● Set task:
Output the data that follows exactly, line for line.

● Dataset section:
— begin —

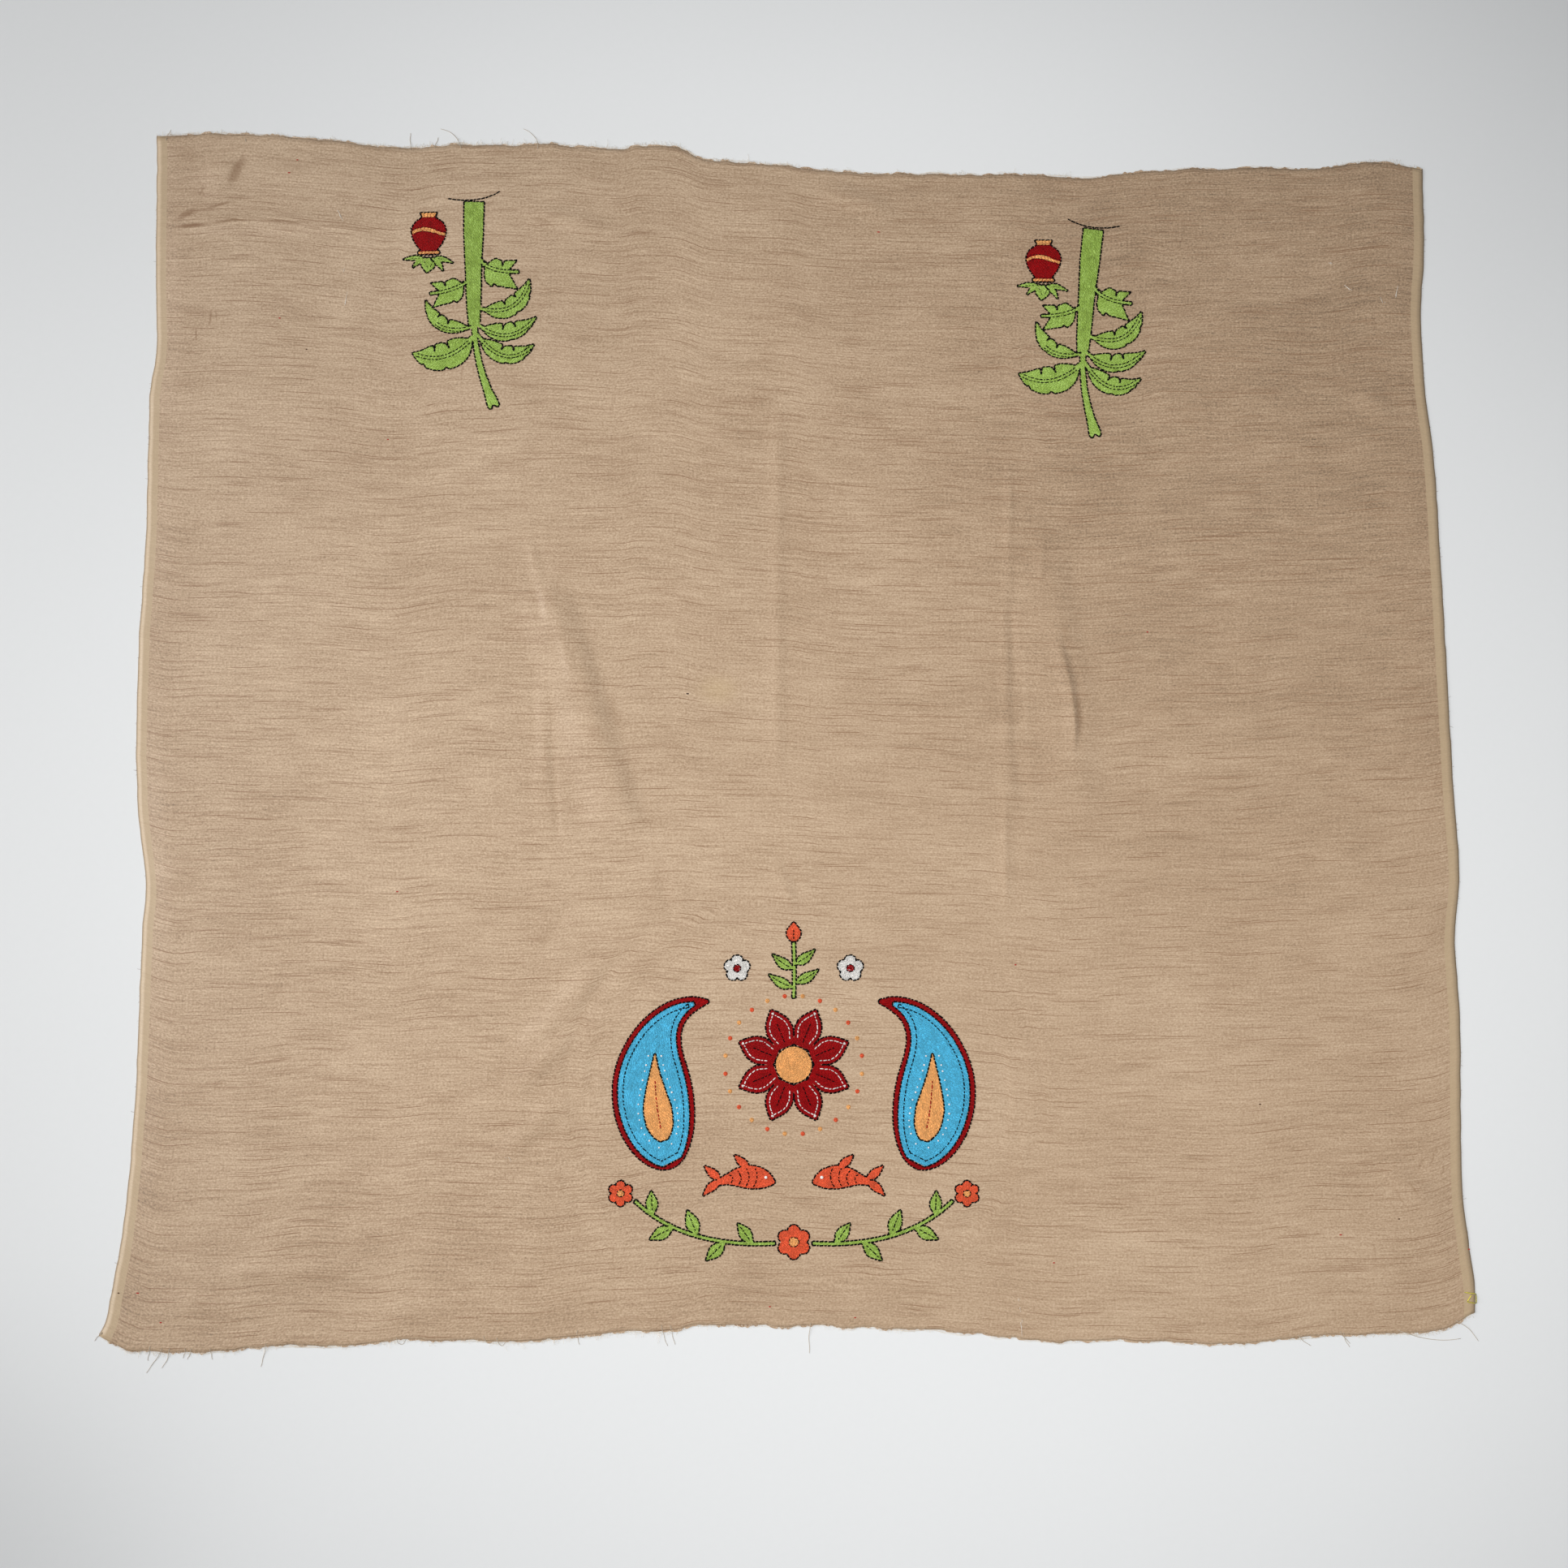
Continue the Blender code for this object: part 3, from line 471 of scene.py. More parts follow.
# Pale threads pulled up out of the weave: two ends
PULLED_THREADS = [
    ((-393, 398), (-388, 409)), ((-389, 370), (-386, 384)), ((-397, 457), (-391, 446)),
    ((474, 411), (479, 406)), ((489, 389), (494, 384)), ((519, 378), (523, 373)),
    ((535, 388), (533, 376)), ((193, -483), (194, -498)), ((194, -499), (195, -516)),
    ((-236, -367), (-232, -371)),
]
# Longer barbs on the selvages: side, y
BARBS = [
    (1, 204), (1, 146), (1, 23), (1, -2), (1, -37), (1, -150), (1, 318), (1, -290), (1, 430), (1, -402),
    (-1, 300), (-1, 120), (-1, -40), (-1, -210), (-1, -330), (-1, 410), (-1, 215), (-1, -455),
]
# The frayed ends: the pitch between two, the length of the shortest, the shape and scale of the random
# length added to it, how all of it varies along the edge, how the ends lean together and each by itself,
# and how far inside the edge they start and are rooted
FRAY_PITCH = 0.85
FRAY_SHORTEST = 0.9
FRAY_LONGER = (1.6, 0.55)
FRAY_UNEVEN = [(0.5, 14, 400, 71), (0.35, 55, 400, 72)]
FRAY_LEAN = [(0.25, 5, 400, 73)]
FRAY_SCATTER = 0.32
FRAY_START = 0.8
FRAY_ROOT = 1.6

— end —

● The response:
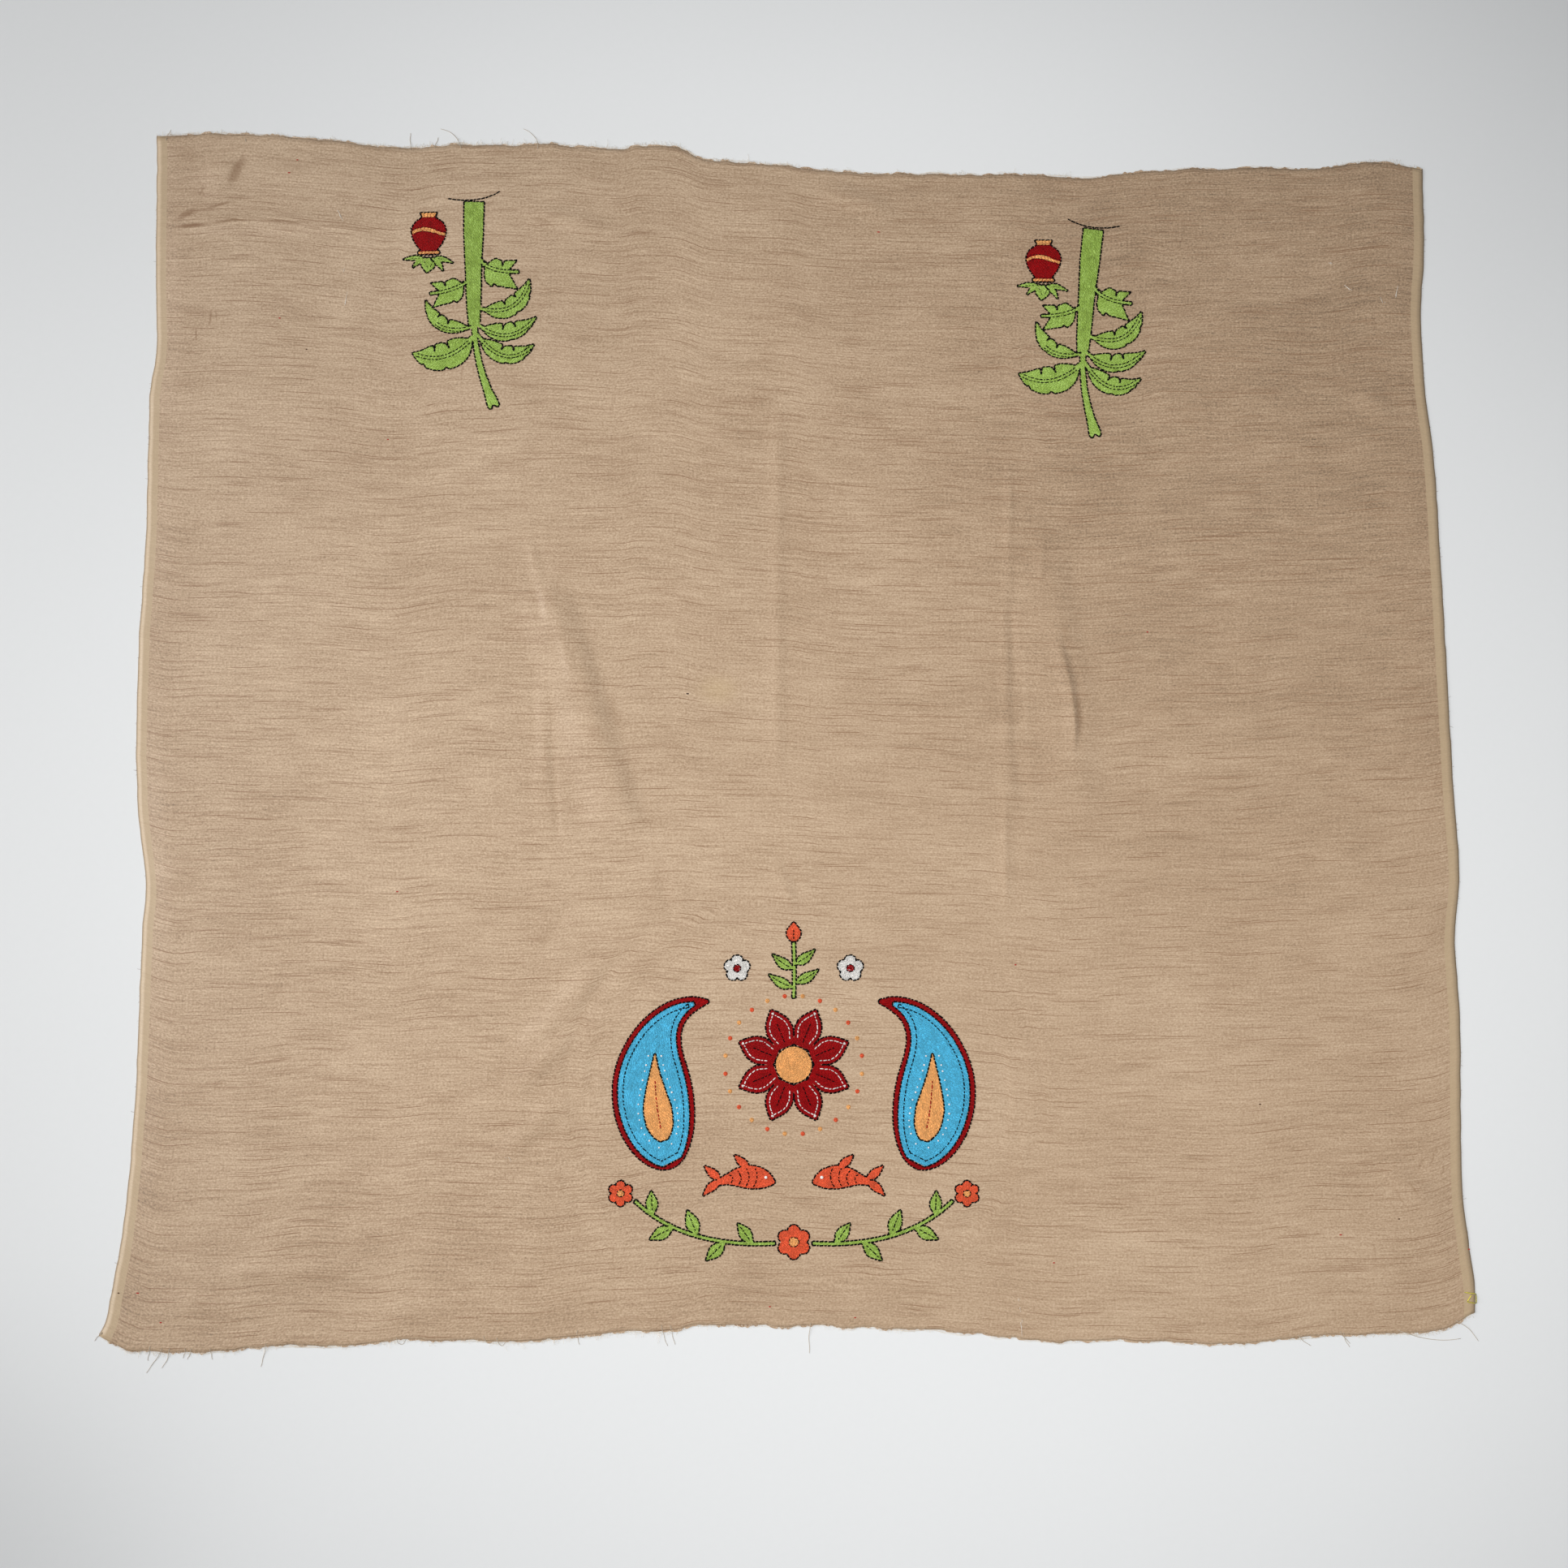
Continue the Blender code for this object: part 3, from line 471 of scene.py. More parts follow.
# Pale threads pulled up out of the weave: two ends
PULLED_THREADS = [
    ((-393, 398), (-388, 409)), ((-389, 370), (-386, 384)), ((-397, 457), (-391, 446)),
    ((474, 411), (479, 406)), ((489, 389), (494, 384)), ((519, 378), (523, 373)),
    ((535, 388), (533, 376)), ((193, -483), (194, -498)), ((194, -499), (195, -516)),
    ((-236, -367), (-232, -371)),
]
# Longer barbs on the selvages: side, y
BARBS = [
    (1, 204), (1, 146), (1, 23), (1, -2), (1, -37), (1, -150), (1, 318), (1, -290), (1, 430), (1, -402),
    (-1, 300), (-1, 120), (-1, -40), (-1, -210), (-1, -330), (-1, 410), (-1, 215), (-1, -455),
]
# The frayed ends: the pitch between two, the length of the shortest, the shape and scale of the random
# length added to it, how all of it varies along the edge, how the ends lean together and each by itself,
# and how far inside the edge they start and are rooted
FRAY_PITCH = 0.85
FRAY_SHORTEST = 0.9
FRAY_LONGER = (1.6, 0.55)
FRAY_UNEVEN = [(0.5, 14, 400, 71), (0.35, 55, 400, 72)]
FRAY_LEAN = [(0.25, 5, 400, 73)]
FRAY_SCATTER = 0.32
FRAY_START = 0.8
FRAY_ROOT = 1.6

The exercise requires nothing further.